INNUENDO has always played a major role in advertising and more often than not it is perfectly acceptable if within the bounds of common decency.

Sexual innuendo is, however, quite another matter, whether it be in advertising or indeed in day-to-day life.

Therefore it should come as no surprise that people have been justifiably outraged over a beer mat which was included in “Freshers’ Packs” for newly-enrolled students at the University of Sussex.

The front side showed a woman dribbling toothpaste while on the reverse were the words “spit” and “swallow”.

Without going into detail it does not take a rocket scientist to work out what is implied.

OK, it is an advertisement for toothpaste, but surely there is a more classy way of getting the message across that they want you to buy their particular brand?

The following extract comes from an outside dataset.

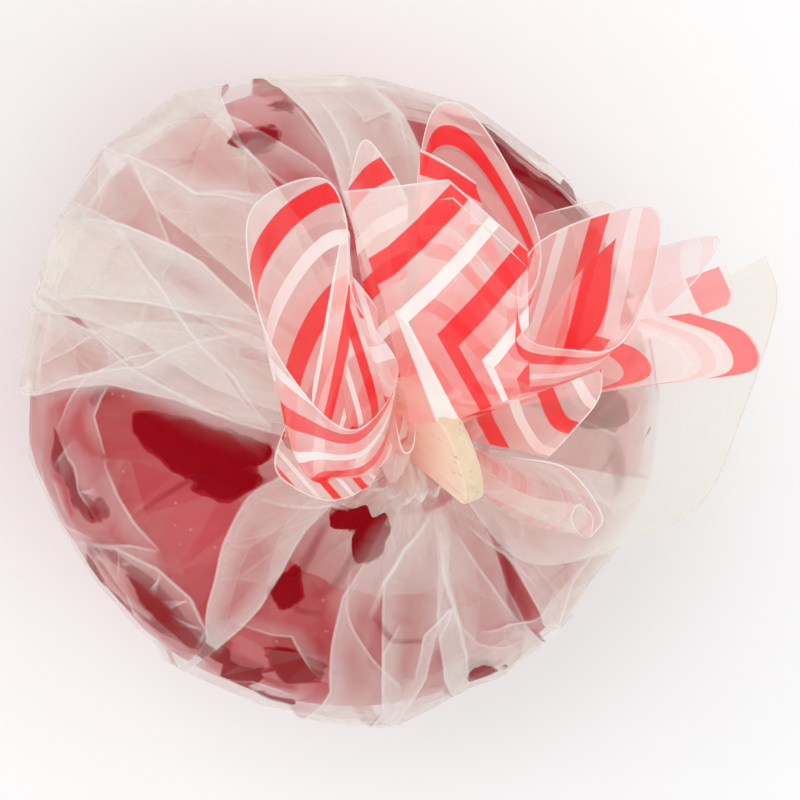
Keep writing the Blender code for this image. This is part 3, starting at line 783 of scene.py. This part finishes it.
for number, (name, (first, second, count_plies, lift)) in enumerate(PLEATS.items()):
    left, right = [Vector(p) for p in first], [Vector(p) for p in second]
    if left[-1].y > PAST_THE_FLANK:
        middle = 0.5 * (left[-1].x + right[-1].x)
        for edge in (left, right):
            inward = 0.6 * (middle - edge[-1].x)
            edge += [Vector((edge[-1].x + 0.4 * inward, 74.0)), Vector((edge[-1].x + inward, TO_THE_FOOT))]
    spread = max(abs(a.x - b.x) for a, b in ((left[-1], right[-1]), (left[0], right[0])))
    ribs = max(2, round(spread / 2.5))
    grid, spots = [], []
    for step in range(STRIP_STEPS + 1):
        low = along(left, step / STRIP_STEPS * (len(left) - 1))
        high = along(right, step / STRIP_STEPS * (len(right) - 1))
        line = [low.lerp(high, k / ribs) for k in range(ribs + 1)]
        grid.append([pleat_shape.verts.new(on_skin(*spot, lift)) for spot in line])
        spots.append([(spot.x * MM_PER_DEGREE + 37.0 * number, spot.y) for spot in line])
    for step in range(STRIP_STEPS):
        for k in range(ribs):
            at = ((step, k), (step + 1, k), (step + 1, k + 1), (step, k + 1))
            face = pleat_shape.faces.new([grid[r][c] for r, c in at])
            face[pleat_plies] = count_plies
            for loop, (r, c) in zip(face.loops, at):
                loop[pleat_map].uv = spots[r][c]
    inside = -1 if right[0].x + right[-1].x > left[0].x + left[-1].x else 1
    edge_lines.append((left, lift, inside))
    edge_lines.append((right, lift, -inside))
bmesh.ops.recalc_face_normals(pleat_shape, faces=pleat_shape.faces)
pleats = piece_from("bag_pleats", pleat_shape, film_clear, "bag")
wet(pleats)
marked(pleats, 1.0)
print("pleats", len(PLEATS), "with", len(edge_lines), "folded edges")

# %% [markdown]
# ## Painted highlights on the folds
# A fold in clear film catches the light as a soft bright line, and here that highlight is painted. Each
# is a narrow near-white ribbon that lies on the film, opaque along its middle and clear at its edges.

# %% Ribbons of painted highlight along the folds
# Each fold as its width and strength, then its corners as (azimuth, distance down the film).
FOLD_HIGHLIGHTS = (
    (1.3, 0.6, (132, 41), (129, 25), (116, 18)), (1.0, 0.5, (145, 42), (142, 32), (139, 19), (141, 11)),
    (1.2, 0.6, (159, 40), (154, 26), (150, 17), (143, 9)), (1.1, 0.7, (176, 40), (166, 21), (147, 10)),
    (1.6, 0.5, (144, 29), (148, 22), (162, 10), (178, 5)), (1.8, 0.6, (160, 32), (167, 22), (171, 15), (180, 5)),
    (0.8, 0.6, (171, 40), (166, 32), (160, 27)), (0.9, 0.7, (182, 34), (171, 29), (163, 21), (157, 14)),
    (0.6, 0.5, (160, 27), (170, 25)), (1.0, 0.5, (131, 38), (136, 28), (141, 22), (148, 22)),
    (1.4, 0.6, (118, 41), (117, 28), (115, 22), (112, 19)), (1.0, 0.5, (104, 39), (103, 30), (101, 22), (101, 17)),
    (1.2, 0.5, (99, 37), (97, 26), (98, 20)), (1.0, 0.5, (86, 37), (85, 29), (85, 23)),
    (1.0, 0.4, (95, 38), (92, 29), (84, 32)), (2.2, 0.6, (186, 25), (195, 25), (203, 24), (209, 23)),
    (1.8, 0.6, (183, 33), (188, 30), (193, 31), (200, 30)),
    (2.6, 0.7, (203, 40), (205, 30), (213, 25), (222, 24), (230, 26), (234, 34)),
    (1.8, 0.6, (203, 40), (208, 34), (216, 34), (226, 39), (236, 38)),
    (1.6, 0.6, (186, 37), (192, 39), (200, 38), (203, 33)), (1.3, 0.5, (183, 30), (190, 36), (198, 37)),
    (0.9, 0.6, (171, 25), (178, 27), (186, 25)), (1.0, 0.6, (209, 23), (206, 27), (205, 30)),
    (3.0, 0.8, (286, 0), (270, 4), (264, 8), (262, 13)), (2.2, 0.8, (289, 2), (286, 8), (288, 16), (289, 24)),
    (0.9, 0.8, (276, 23), (278, 15), (287, 13), (280, 19)), (1.2, 0.7, (315, 21), (307, 23), (300, 20), (293, 19)),
    (1.5, 0.7, (330, 24), (318, 24), (310, 30), (309, 37)), (0.9, 0.6, (203, 9), (225, 2), (234, 1)),
    (1.0, 0.8, (235, 36), (245, 30), (255, 29)), (0.7, 0.5, (231, 22), (245, 19), (259, 25)),
    (0.9, 0.5, (249, 6), (255, 13), (273, 23), (275, 29)), (1.0, 0.6, (271, 13), (268, 18), (272, 31)),
    (0.8, 0.5, (284, 11), (292, 21), (306, 27)), (1.6, 0.6, (236, 40), (250, 38), (262, 36), (276, 38)),
    (1.2, 0.6, (361, 10), (355, 19), (363, 26)), (0.9, 0.5, (20, 12), (14, 22), (10, 32)),
    (1.3, 0.6, (345, 12), (338, 20), (335, 30)), (1.0, 0.6, (76, 36), (62, 33), (50, 32), (40, 33)),
    (0.8, 0.6, (78, 30), (66, 28), (54, 24)), (1.0, 0.5, (126, 6), (128, 14), (122, 22)),
    (0.9, 0.6, (296, 3), (300, 12), (303, 22)), (0.8, 0.6, (302, 3), (309, 10), (311, 18)),
)  # fmt: skip
RIBBON_STEPS = 16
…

The company behind it, having been challenged over its implied message, has itself branded it as “inappropriate” and “misguided” which it most certainly is.

Well, at least it has seen the error of its ways, but it is always easy to be wise after the event.

Most of the first-year students will be teenagers and away from home for the first time.

No right thinking person wants young women, or indeed any woman, portrayed purely as a sex object.

Objectifying women in this way has played a major role in advertising in the past but that has now, thankfully, been eradicated from most sectors of promoting a particular product.

In this case, however, a major misjudgment was made. It was not clever and it is not funny.